Cilla Preparing the Ground 1976
First Apple Harvests
Buckets of Apples
First Apples for the Apple Store
Of course, Cilla takes advice and she takes it widely and with great care. I was struck by the way she is constantly comparing fruit growing across the world, listening and filtering facts and anecdote. What in her working day would she gladly be rid of?
“There is a ton of office work, which is a pain, but I am lucky to have the back-up of my son’s business, Haygrove, which allows some relief from it. I am a grower – that’s it”.
Orchards on a Misty Morning at Redbank, Sept 2014
So what to grow in the future and what drives her forward?“Inheritance Tax!” she exclaims, and, as it turns out, global warming. The champagne regions are on the move North and growing grapes for wine is becoming a real option in Ledbury. But this isn’t the first time that the slopes of Red Bank have been vineyards.
In 1266, Thomas Cantilupe, Bishop of Hereford and last English Saint, visited his palace in Ledbury to hunt boar on the Malvern Hills, instructed that the vineyards on the south facing slopes of the Wall Hills be re-planted. Now Cilla is doing it again. Bacchus (grape variety) is gradually re-claiming the slopes, and in this, its first year, looking good.
“I realised that apple growing was unlikely to be of interest to my son whereas grape-growing and wine-making would excite him. I put it to him and was delighted by his interest.”
Cilla’s excitement at this new area of activity is tempered by her practical, business-like approach and years of experience; she explained that it is always important to grow for demand rather than personal preference and to spread risk in this weather-dependent realm of horticulture. The world of wine-making is short of Bacchus, hence Bacchus……
First fruitings of Bacchus at Redbank 2014
Cilla has no plans to retire, she enjoys being part of a multi-generational and international fruit growing community all around her home in Ledbury and making research trips nationally and internationally.
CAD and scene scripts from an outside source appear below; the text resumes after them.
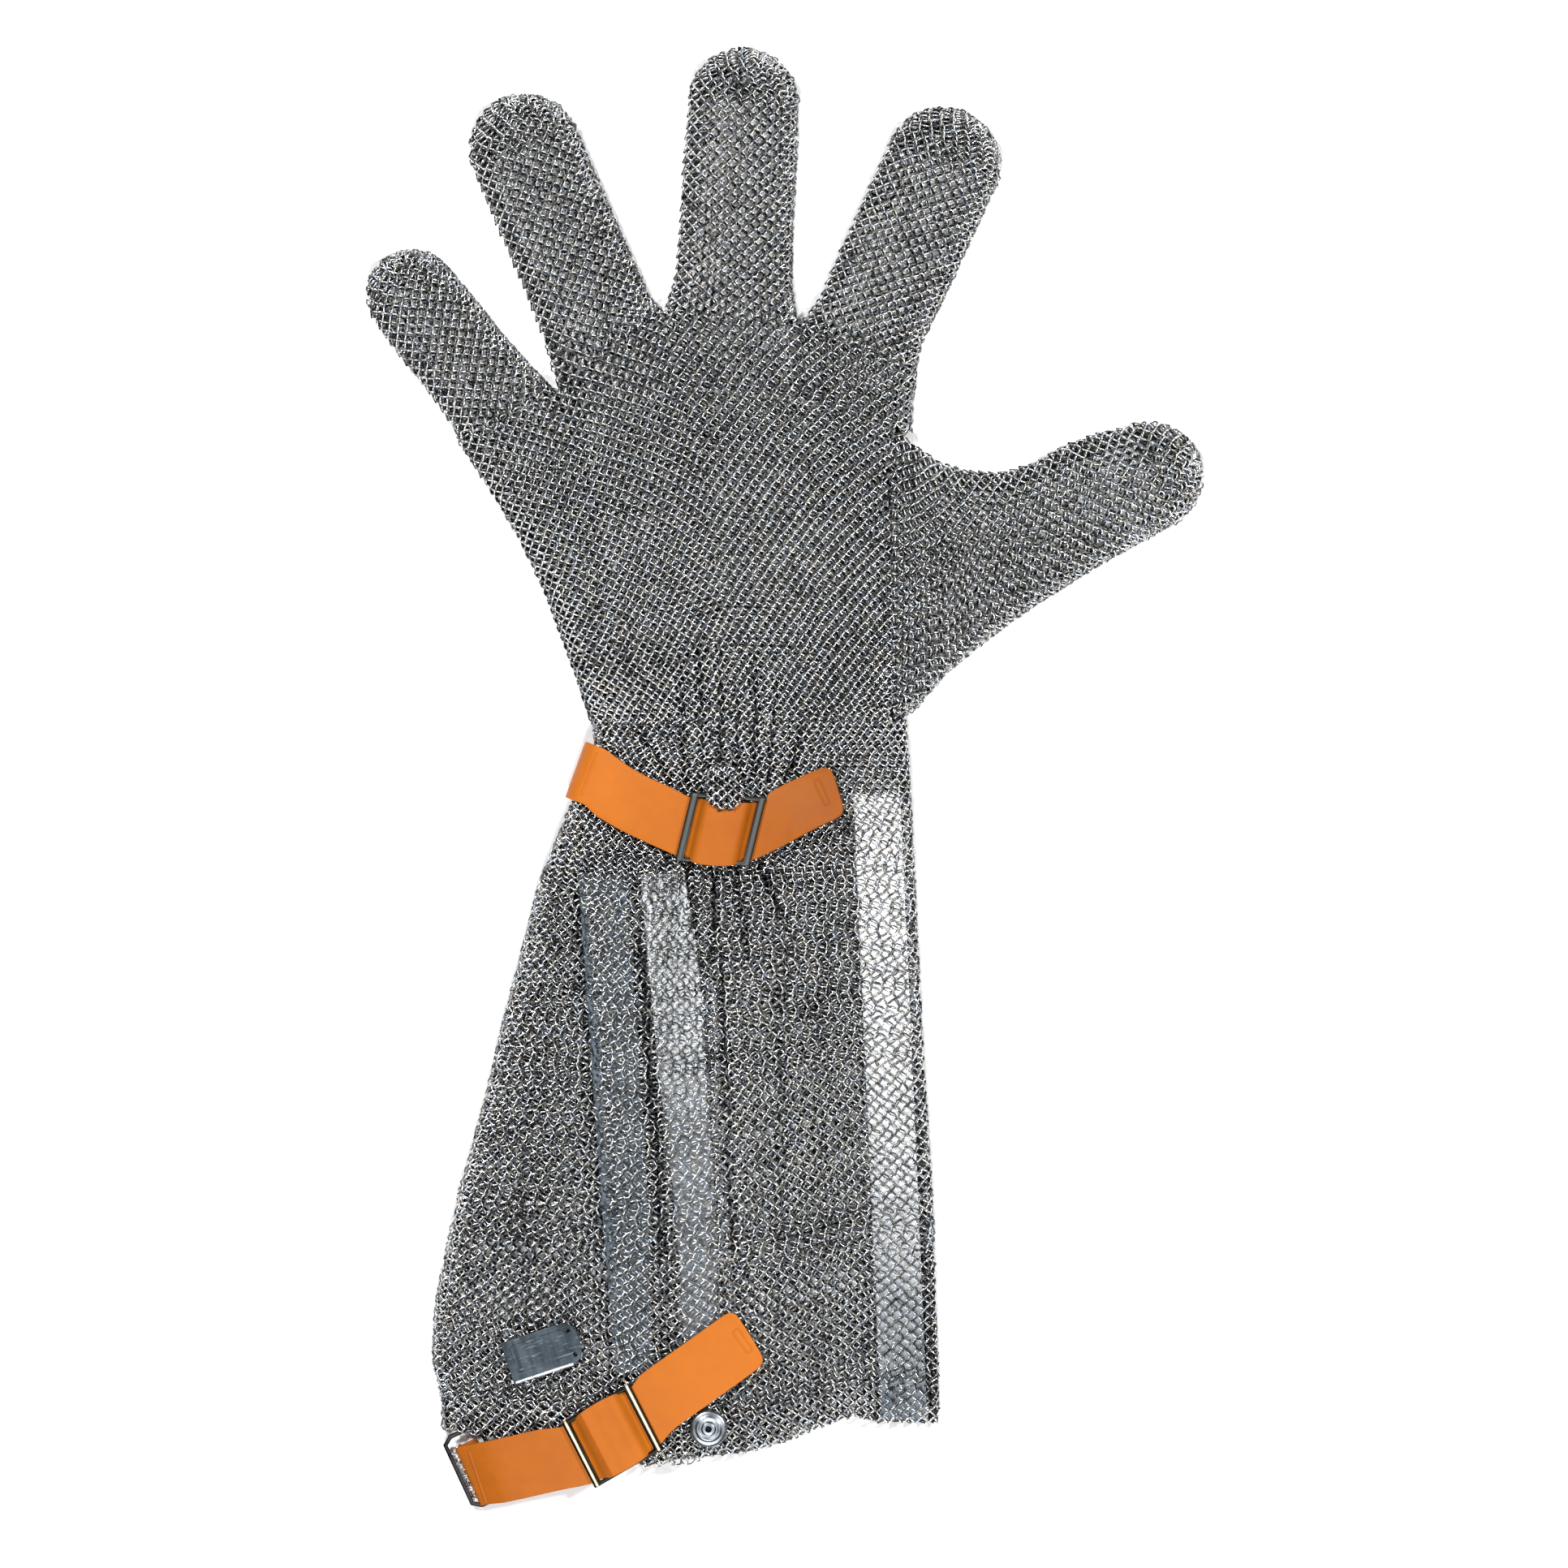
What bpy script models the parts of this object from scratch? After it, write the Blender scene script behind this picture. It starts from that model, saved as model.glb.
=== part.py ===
"""A chainmail glove with a long cuff, lying flat on its palm side.

Lengths are in millimetres until a mesh is made. X runs across the hand to the thumb, Y along it
to the fingertips, and Z up from the surface that the glove lies on.
"""
from collections import namedtuple
from math import atan2, cos, exp, hypot, pi, radians, sin, sqrt

import bmesh
import bpy
from mathutils import Matrix, Vector

MM = 0.001
OBJECT_NAME = "chainmail_glove"

WALL = 1.8          # thickness of the mail: one layer of tilted rings
GAP = 0.4           # room between neighbouring pieces
SEAM = 0.6          # room between neighbouring parts of the mail
CLEAR = 0.7         # room between the mail and what lies on or under it
ROLL_STEP = 0.29    # share of the roll's radius at which its 45 degree point lies
CAP_STEPS = (0.36, 0.66, 0.87, 0.97)   # sections across a fingertip, as shares of its radius

WRIST_Y = 18.0      # where the cuff's mail meets the hand's
THUMB_CUT_X = 33.0  # the palm is open from here outwards, where the thumb joins it
THUMB_CUT_Y = 112.0
THUMB_CUT_SIZE = 60.0

STAY_THICK = 1.5
STRAP_THICK = 1.6
BUCKLE_THICK = 1.4
BUCKLE_BAR = 2.4    # width of each bar of a slide
BUCKLE_RAIL = 1.2   # width of the two rails that join the bars
STRAP_LIFT = BUCKLE_THICK + STRAP_THICK + 2 * GAP   # how far a strap climbs over a slide's middle bar

# ---- mail: hand ----

PalmRow = namedtuple("PalmRow", "part left_x left_y right_x right_y edge crown floor")
PALM_ROWS = (
    PalmRow(0.00, -62.2, 18.0, 39.0, 18.0, 9.0, 4.0, 2.4),
    PalmRow(0.17, -66.8, 31.6, 39.4, 37.0, 9.0, 4.5, 0.0),
    PalmRow(0.34, -72.3, 47.2, 39.8, 56.0, 9.0, 4.5, 0.0),
    PalmRow(0.51, -78.2, 62.8, 40.0, 75.0, 9.0, 4.2, 0.0),
    PalmRow(0.67, -86.1, 78.4, 40.2, 93.0, 9.0, 3.8, 0.0),
    PalmRow(0.80, -93.0, 90.0, 40.3, 107.0, 9.0, 3.4, 0.0),
    PalmRow(0.91, -99.2, 99.5, 40.8, 120.0, 9.0, 3.0, 0.0),
    PalmRow(1.00, -104.8, 108.3, 42.1, 130.9, 9.0, 2.6, 0.0),
)

Knuckle = namedtuple("Knuckle", "x y")   # where two fingers part, from the little finger's outer side
KNUCKLES = (
    Knuckle(-104.8, 108.3),
    Knuckle(-72.8, 124.7),
    Knuckle(-39.0, 150.7),
    Knuckle(4.4, 146.0),
    Knuckle(42.1, 130.9),
)
VALLEY_WIDTH = 5.5      # half width of the dip between two fingers' roots
VALLEY_START = 0.78     # share of the palm's length at which the dips begin
VALLEY_TOP = 4.4
VALLEY_UNDER = 1.7

Finger = namedtuple("Finger", "name tip_x tip_y tip_radius near_half far_half edge crown")
FINGERS = (
    Finger("little_finger_mail", -119.6, 155.4, 14.8, 15.9, 15.2, 8.6, 2.4),
    Finger("ring_finger_mail", -83.5, 202.2, 17.8, 18.4, 17.9, 9.0, 2.8),
    Finger("middle_finger_mail", -13.5, 217.2, 17.5, 18.9, 18.2, 9.0, 2.8),
    Finger("index_finger_mail", 50.4, 197.4, 18.4, 17.9, 18.4, 9.0, 2.8),
)
FINGER_NEAR = 0.16      # shares of the finger's length that have a section of their own
FINGER_PARTS = (0.42, 0.72, 1.0)

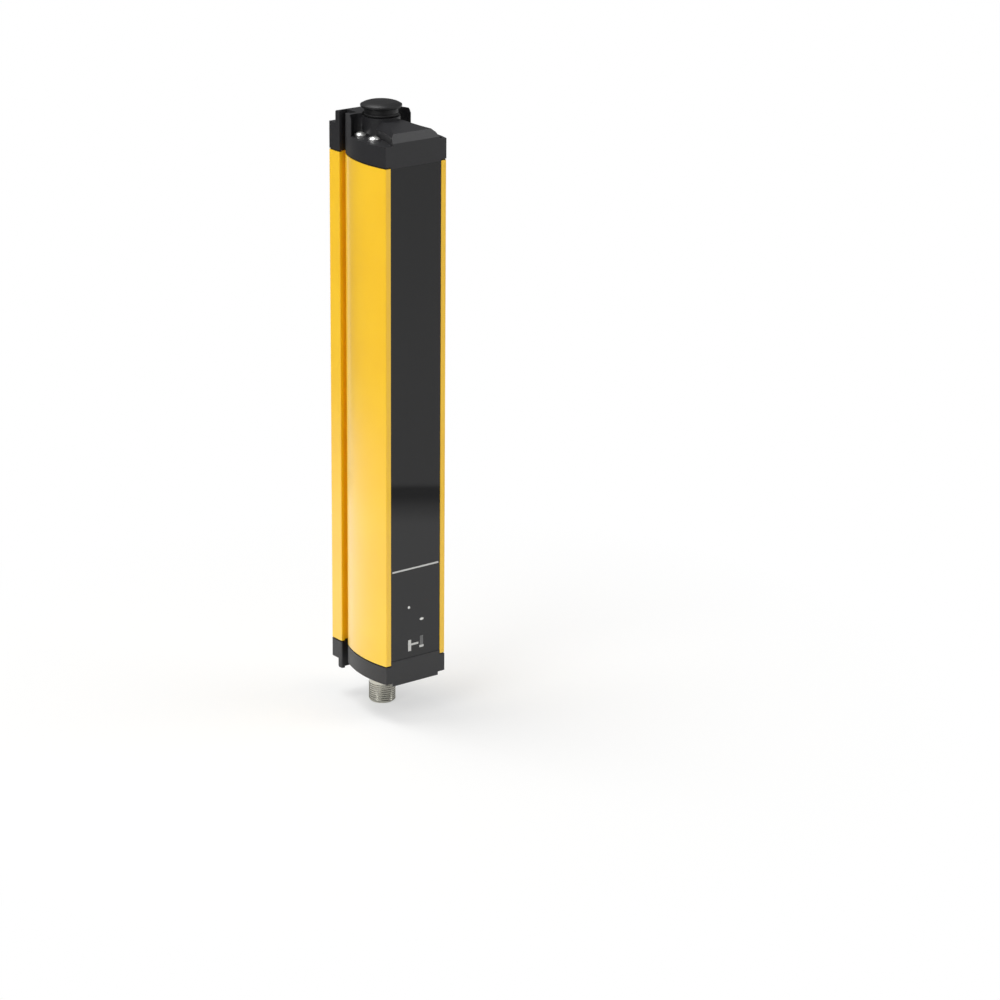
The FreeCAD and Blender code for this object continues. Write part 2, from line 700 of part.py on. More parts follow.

“I had a great road trip two years ago to see my first batch of young grape vines growing in a specialist nursery in Luxembourg. The nursery-man was surprised to see me, apparently nobody visits their young plants, but it’s good to make the connection and I think people make a special effort in response”.
Jazz Apples at Red Bank
Many thanks to Cilla Clive for an hour of her time – in the middle of apple picking! I look forward to a Spartan, Jazz, Cox or Bramley soon and a little later, a glass of something from Bishops’ Vineyard.